Thats a bit personalized, but it was tweet line. And na is typo, I meant no. Back then perhaps I didn’t know enough Romaji of hiragana transliteration I just knew the phonetics of Japanese. So I wrote it the degenerated Indian way, na. It should be naw though, the w-don. where w is not a vowel but as the part appears in law, paw etc.

Everything else I seemed to have already grasped without knowing the Romaji or Hepburn rules. Thats because I haven’t tried to bastardize the Indian rules I knew since young days. Bastardization: Failure or refusal to follow Daddy’s rule of Language. Its a jargon in Language, when out-law gets in.

Since this article was written in Late 2012, and see all the above I said, I said just now, 9th January 2014, the below should be read with that in mind. That I knew the rules by 2012 November, nit by 2010 when I had tweeted.

Today (November 6, 2012) with knowing Hiragana (learned completely in 3/4 hrs) Kanjis (I can recognize and analyze many important kanjis, actually today 2 important things were lost due to frequent FB hanging, but I remember this, so I will write a blog, how about adding here !!!) and Romaji (once you know Hiragana you know the Romaji perfectly, if you are international and if you understand Hiragana, not know but understand)

Correction (– after more detailed knowledge):

itsukan >>  Isshūkan (which is isshuukan, although phonetically they are both valid, usage is the latter because itsukan would be slightly off in meaning, saying slightly off, because someone might still be able to get it, as opposed to say daredemo even anyone?)

Note (9th January, 2014) I said itsukan because that word I learned in 2004, directly used in conversations in Japan, hence I only knew phonetics, not the rules, see which I am learning gradually and perfecting my knowledge.
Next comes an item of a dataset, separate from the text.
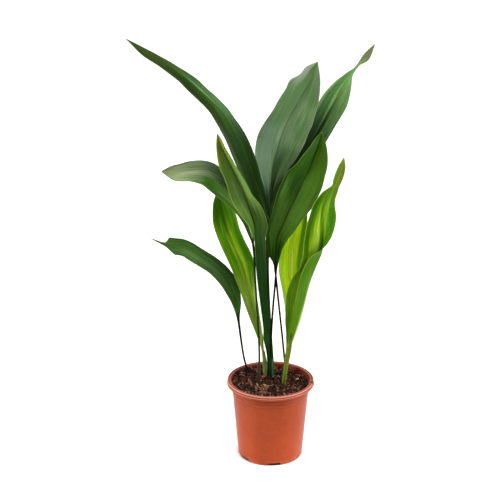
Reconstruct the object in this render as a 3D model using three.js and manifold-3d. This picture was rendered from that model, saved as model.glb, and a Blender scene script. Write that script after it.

A Language teaching in school supported by good rules only makes our view about the world more informative, than not. Thats the problem of how we have been learning language in India. We have too much bastardization because after Gandhi was made the father of the nation we can’t ask him to teach us language rules also. Lets be less Hypocrite as well, have our true scholars research and tell us, Nehru is a scholar but no good. Lets shun Political figures if they are no good in a particular situation.

getsuyobi >> getsuyōbi (getsuyoubi, the extra u, according to u-ending or u-don rule, the bar is a style of hepburn to remind that, now used in India, without respecting this basic ssubtlety we have always been like that, ground rules are not good, air rules, so far so good)

similarly; niju >> nijū (= nijuu = nijiyuu, only 3 ways of the same thing, no more, as described in detail above, again was missing the u before)

and ju >> juu (jiyuu)

So from my hearing Japanese (in Japan between 2002-2007) without reading it in Romaji, hiragana, katakana or kanji, which I didn’t know until as late as 2011-2012, was very precise.

Here is thus, after I swiftly studied and learned Japanese (more) some analysis. (interesting facts no one told you)

Okay I will make the interesting kanji inventions into a separate post, cos lets release this and close the browser, too many r’ open.

NOTE; Some people who would be good at Japanese language (nihongo) would be laughing at one thing though: omedetou. I meant to say, my omedetou day? No, my tanjoubi. tanjoubi is birthday in Nihongo and omedetou is congrats. You say only congrats for the birthday wish and thats fine. But anyway, I am safe, I know facts for facts although stress-induced-insomnia may not have ever been defined. Check.